Manfred Görtemaker: Geschichte der Bundesrepublik Deutschland
Von der Gründung bis zur Gegenwart.

Verlag C. H. Beck, München 1999, 915 S.

 

Kaum etwas ist so sehr mit Vorurteilen belastet wie die Geschichte und die Historiker. Kaiser Napoleon (1769-1821) scheute sich nicht, Geschichte „die Lüge, auf die man sich geeinigt hat“, zu nennen, und Dramatiker Oscar Wilde (1854-1900) sah mit üblicher Bissigkeit in ihr „nichts als Klatsch“. Der Schweizer Diplomat und Historiker Carl Jakob Burckhardt (1891-1974) glaubte, daß an die historische Wahrheit „eigentlich nur die Dichter“ herankommen, und der englische Dramatiker John Osborne (geb. 1929) mutmaßte, daß die Historiker gar so etwas „wie die Schminkmeister des großen Welttheaters“ seien. Vieles ließe sich gegen solche und ähnliche Vorurteile anführen - auch das vorliegende Buch von Manfred Görtemaker. Der Autor, Jahrgang 1951 und seit 1992 Professor für Neuere Geschichte an der Universität Potsdam, legt nicht nur ein an Umfang, Tiefe und Gründlichkeit beachtliches Werk vor, das seinesgleichen in der zeitgeschichtlichen Literatur sucht. Er beweist auch reichlich Mut und Selbstvertrauen, mitten in einem Wandlungsprozeß von historischer Dimension eine Geschichte der Bundesrepublik Deutschland zu verfassen. Er zeigt dabei, daß Geschichte weder Lüge noch Klatsch ist und Historiker keineswegs „Schminkmeister“ sein müssen.

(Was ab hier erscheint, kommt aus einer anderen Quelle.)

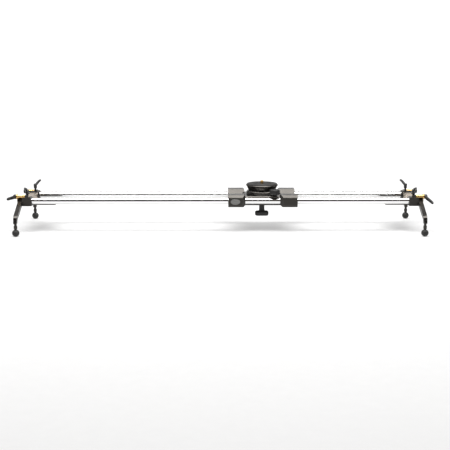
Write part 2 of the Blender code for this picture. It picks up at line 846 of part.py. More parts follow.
def clamp_washer():
    bore = TIE_RADIUS + GAP
    rim = 30.0
    profile = [
        *reversed(sphere_points(WASHER_OUTSIDE, *angles_of(WASHER_OUTSIDE, bore, rim), 4)),
        *sphere_points(WASHER_INSIDE, *angles_of(WASHER_INSIDE, bore, rim - 1.5), 4),
    ]
    at = (CARRIAGE_X, 0, 0)
    washer = turned("clamp_washer", profile, at, (0, 0, 1), ANODISED, ROUND, ring=True)
    slot = arc((WASHER_SLOT, 0), bore, -90, 90, 8) + arc((-WASHER_SLOT, 0), bore, 90, 270, 8)
    cut(washer, prism("clamp_washer_slot", [slot], 30, "XY", at))
    return washer


def t_handle():
    top = SPHERE_ABOVE - WASHER_OUTSIDE - GAP
    bore = TIE_RADIUS + GAP
    stem_profile = [(0, -31), (bore, -31), (bore, top), (8.0, top), (8.6, top - 0.8), (8.6, -46), (0, -46)]
    handle = turned("t_handle", stem_profile, (CARRIAGE_X, 0, 0), (0, 0, 1), PLASTIC, 24)
    grip_outline = [
        (-15, -58),
        (15, -58),
        (21.5, -51.5),
        (21.5, -46),
        (17, -41),
        (-17, -41),
        (-21.5, -46),
        (-21.5, -51.5),
    ]
    grip = prism("t_handle_grip", [grip_outline], 17, "XZ", (CARRIAGE_X, 0, 0), bevel=2.0)
    grip.modifiers["bevel"].angle_limit = radians(60)
    join(handle, grip)
    return handle


def brake():
    """Brake knob with its screw, and the pad that it presses on the front rail."""
    at, up = (CARRIAGE_X + KNOB_X, -RAIL_SPACING / 2, 0), (0, 0, 1)
    base = BOSS_ABOVE + 1.0
    profile = [
        (0, base + 18),
        (12.5, base + 18),
        (KNOB_RADIUS - 0.8, base + 16),
        (KNOB_RADIUS, base + 14),
        (KNOB_RADIUS, base + 5),
        (13.0, base + 3),
        (9.0, base),
        (4.2, base),
        (4.2, 12.8),
        (0, 12.8),
    ]
    knob = turned("brake_knob", profile, at, up, PLASTIC, 30)
    flutes = bmesh.new()
    for angle in range(0, 360, 60):
        spot = Matrix.Rotation(radians(angle), 4, "Z") @ Matrix.Translation((20.5 * MM, 0, 0))
        bmesh.ops.create_cone(
            flutes, cap_ends=True, segments=12, radius1=6 * MM, radius2=6 * MM, depth=60 * MM, matrix=spot
        )
    mesh = bpy.data.meshes.new("brake_knob_flutes")
    flutes.to_mesh(mesh)
    flutes.free()
    cut(knob, place(new_part("brake_knob_flutes", mesh, None), (at[0], at[1], base + 18)))
    pad = turned("brake_pad", [(0, 12.5), (4.2, 12.5), (4.2, 9.85), (0, 9.85)], at, up, PLASTIC, 16)
    return knob, pad


def badge():
    """A blank oval plate on the front of the left ear."""
    outline = [(15 * cos(a), 9 * sin(a)) for a in [2 * pi * i / 28 for i in range(28)]]
    thickness = 1.2
    at = (CARRIAGE_X - 85, -EAR_HALF_WIDTH - GAP - thickness / 2, 1.0)
    return prism("badge_plate", [outline], thickness, "XZ", at, BADGE_METAL)


# ------------------------------------------------------------------ assembly


def assemble():
    frame = [rail("rail_front", -RAIL_SPACING / 2), rail("rail_rear", RAIL_SPACING / 2)]
    for end in (-1, 1):
        frame += [cross_bar(end), tripod_plate(end)]
    for end, side in CORNERS:
        frame += [end_block(end, side), pivot_bolt(end, side)]
    base = pivot("frame", (0, 0, 0), *frame)
    for end, side in CORNERS:
        x, y = end * (HUB_INNER_X + HUB_OUTER_X) / 2, side * RAIL_SPACING / 2
        leg = pivot(corner_name("leg_axis", end, side), (x, y, 0), leg_arm(end, side), parent=base)
        sole = (x, y + side * LEG_REACH, -LEG_END_BELOW)
        pivot(corner_name("foot_axis", end, side), sole, *foot(end, side), parent=leg)
        clamp_y, above = clamp_axis(side)
        at = (end * HUB_OUTER_X, clamp_y, above)
        pivot(corner_name("leg_clamp_axis", end, side), at, *leg_lock(end, side), parent=base)
        at = (end * BLOCK_X, y, RAIL_HANDLE_BASE)
        pivot(corner_name("rail_clamp_axis", end, side), at, *rail_clamp(end, side), parent=base)
    knob, pad = brake()
    moving = [carriage_body(), bowl(), pad, badge()]
    moving += [bushing(end, side) for end, side in CORNERS]
    carriage = pivot("carriage_axis", (CARRIAGE_X, 0, 0), *moving, parent=base)
    at = (CARRIAGE_X + KNOB_X, -RAIL_SPACING / 2, DECK_ABOVE)
    pivot("brake_axis", at, knob, parent=carriage)
    centre = (CARRIAGE_X, 0, SPHERE_ABOVE)
    tilt = pivot("tilt_axis", centre, clamp_washer(), parent=carriage)
    ball = pivot("ball_axis", centre, half_ball(), *head_pieces(), parent=tilt)
    pivot("t_handle_axis", (CARRIAGE_X, 0, -WASHER_OUTSIDE + SPHERE_ABOVE), t_handle(), parent=ball)


assemble()
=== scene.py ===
"""Looks of a camera slider: fine meshes, materials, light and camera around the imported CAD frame.

Sizes are in millimetres and become metres where a mesh is made. Heights are counted from the rail axis.
"""

import json
from math import asin, atan2, cos, degrees, pi, radians, sin, sqrt

import bmesh
import bpy
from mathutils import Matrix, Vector


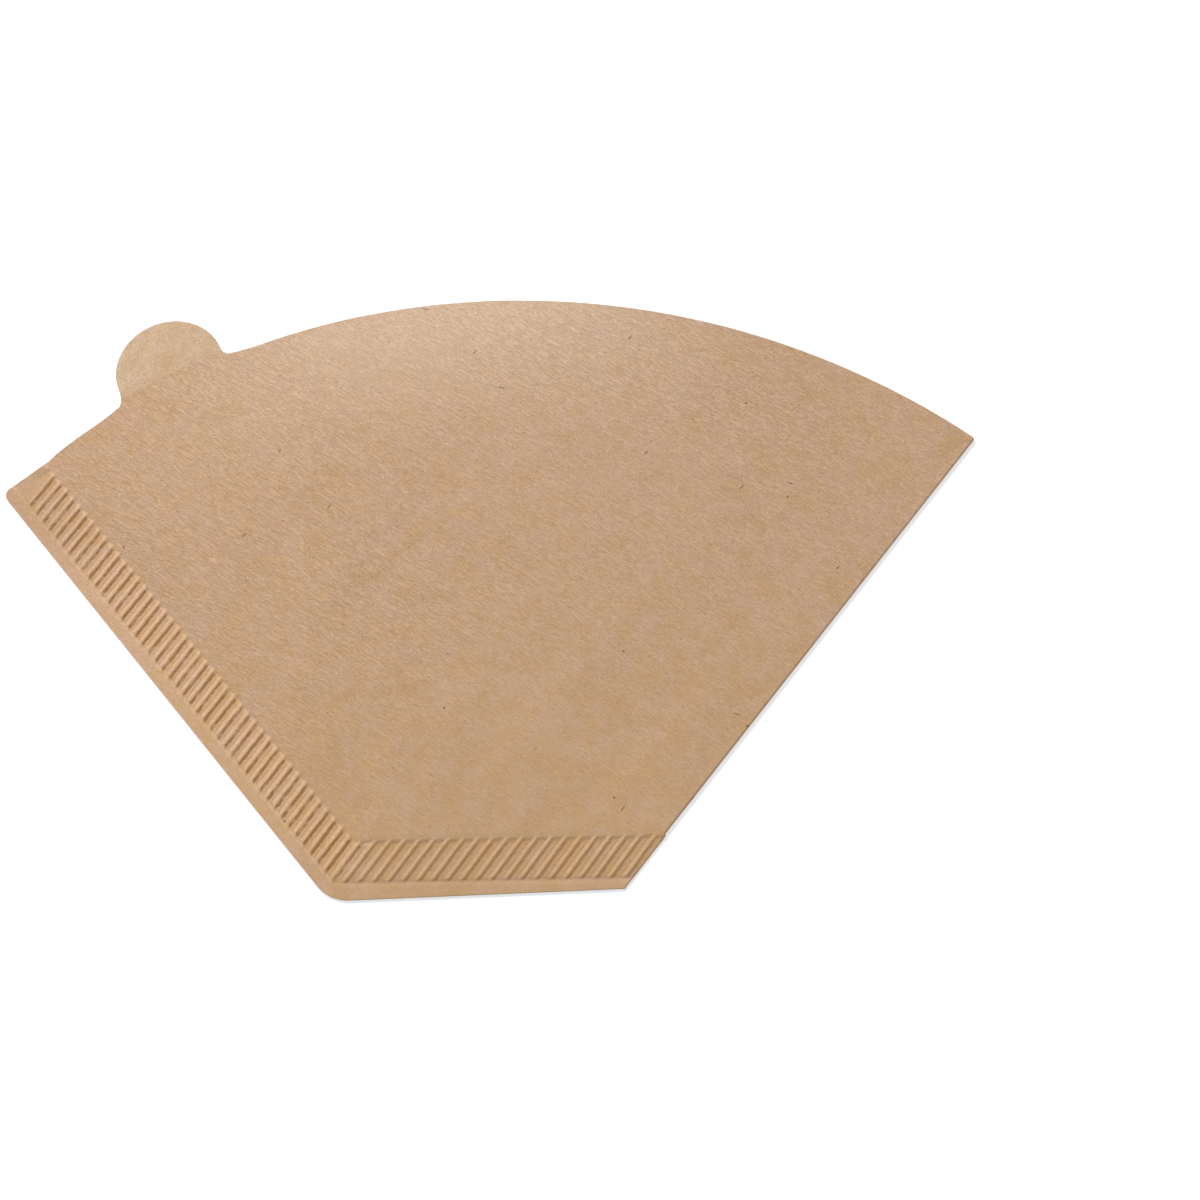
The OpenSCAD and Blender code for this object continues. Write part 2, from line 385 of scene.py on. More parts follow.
@dataclass
class PullTab:
    """Round tab that grows out of the back wall's mouth edge.

    The front wall is cut straight across the tab's neck, a little beyond its own mouth
    edge. A neck step is a distance beside the tab, and its share of how far the wall's
    edge stands out there.
    """

    plan: Outline
    radius: float = 9.2 * MM
    out: float = 5.4 * MM
    turn: float = 23.1
    root_r: float = 6.3 * MM
    rows: int = 20
    top_share: float = 0.6
    neck_out: float = 1.6 * MM
    neck_steps: tuple[tuple[float, float], ...] = (
        (-0.1 * MM, 1.0), (0.2 * MM, 0.74), (0.7 * MM, 0.38),
        (1.4 * MM, 0.28), (2.9 * MM, 0.14), (5.5 * MM, 0.0))

    def __post_init__(self) -> None:
        """Works out the tab's centre in the plan."""
        self.centre = self.plan.at_mouth(-self.turn, self.out)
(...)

Görtemakers Geschichte der Bundesrepublik Deutschland ist eine empfehlenswerte Lektüre für alle, die sich um Aufarbeitung des in den vergangenen fünf Jahrzehnten selbst Erlebten bemühen. Sein Buch vermittelt eine Fülle von Daten und Fakten, Hintergründen und Einsichten, Zusammenhängen und Wertungen. Dem Leser werden dramatische Momente jüngster deutscher Geschichte vor Augen geführt, die sich mit den spannendsten Vorgängen deutscher Geschichte früherer Jahrhunderte messen können. So etwa das Geschehen beim Zustandekommen der Ostverträge Anfang der 70er Jahre oder der deutschen Einheit im Übergang zu den 90er Jahren. Dabei werden auch komplizierteste Sachverhalte übersichtlich und in verständlicher Sprache dargestellt. Das Buch offenbart besonders dem Leser aus der ehemaligen DDR viel Neues. Es hellt auf, was ihm bislang unbekannt war, und korrigiert, was durch SED, Medien und Lehranstalten verzerrt und negiert worden war. Dazu gehören zum Beispiel genauere Angaben über die sowjetischen Reparationsforderungen und -praktiken, Zahlen über das Ausmaß der Vertreibung, über die „stille Partnerschaft“ zwischen der EG und der DDR, über Pläne zum Bau einer „Mauer“ schon 1952 oder über Details der Moskauer und Warschauer Gespräche Egon Bahrs sowie der vier Mächte über Berlin. Mitteilungen wie die, daß Eduard Schewardnadse im November 1989 sogar eine Situation „am Rande eines Dritten Weltkrieges“ annahm und Valentin Falin für einen Gewalteinsatz in der DDR eintrat, werden allerdings nicht nur Leser in der ehemaligen DDR verblüffen. Besonders gelungen ist die knappe, aber durchgängige Einbettung der Geschichte der Bundesrepublik in wesentliche weltgeschichtliche Zusammenhänge, insbesondere in die wechselnden Rahmenbedingungen, Krieg und Frieden betreffend.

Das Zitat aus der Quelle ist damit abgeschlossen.